L’infirmerie, cette grande inconnue
David Goffin et Steve Darcis devront être au sommet de leur forme s’ils veulent avoir une chance de soulever le Saladier d’argent. "En fin d’année, tous les joueurs ont des pépins physiques. Ils doivent apprendre à avancer avec leurs blessures. En général, un joueur sait 95 % du temps jusqu’où il peut aller. Quand il joue avec une infiltration au coude durant 3 semaines, il sait ce qu’il fait. En tennis, tout ne se prévoit pas. L’infiltration est inévitable, mais il faut aussi se respecter. Durant ma carrière, j’ai pris beaucoup d’anti-inflammatoires. J’ai joué des finales avec de fortes douleurs. Personne ne doit oublier que nous ne sommes pas invincibles. Dans les cas de Steve et David, je suis certaine que l’équipe fera tout pour qu’ils soient au top niveau vendredi."

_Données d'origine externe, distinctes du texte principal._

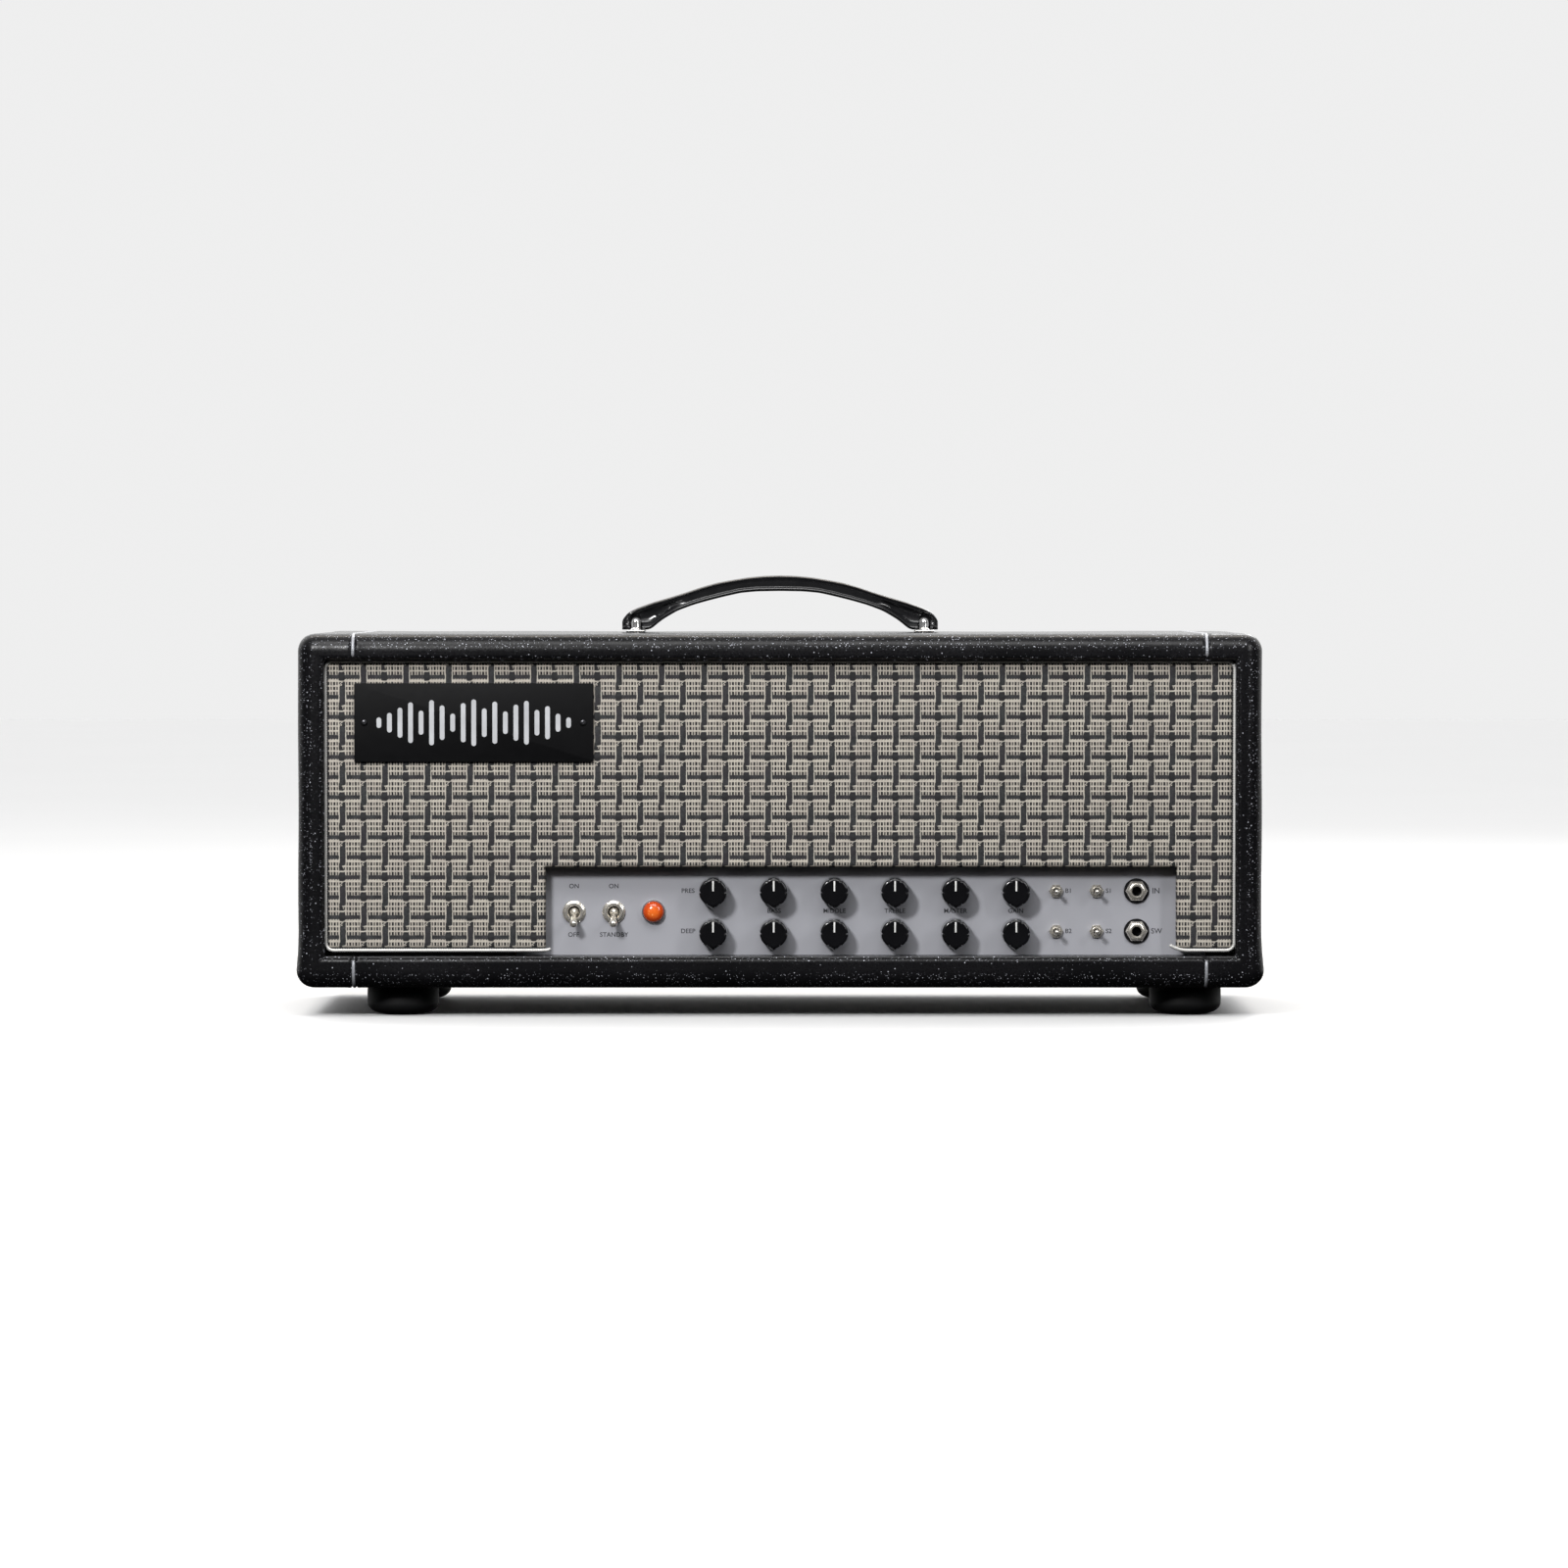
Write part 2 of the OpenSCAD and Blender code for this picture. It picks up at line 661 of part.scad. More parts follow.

27.000 personnes. Et alors ?
Le stade transformé en Arena bouleversera les codes classiques du tennis. Le bruit sera inévitable. Entre les points, le vacarme sera infernal. "La présence de 27.000 personnes au bord du court jouera un rôle. Il est impossible d’établir avant le jour J l’impact qu’il aura sur les acteurs du week-end. Nous devrons attendre vendredi pour voir si les Français seront portés ou tétanisés par cette ferveur."
"Je préfère affronter Steve à David"
Si elle recevait l’occasion de jouer un match contre David Goffin ou Steve Darcis, elle opterait pour Shark. "L’un et l’autre me poseraient beaucoup de soucis. Moi, j’aime cogner en rythme. J’aime l’intelligence de Steve qui crée beaucoup de problèmes chez l’adversaire. David Goffin, c’est un métronome. Sa régularité est dure à jouer. En plus, il reste calme et couvre admirablement le terrain."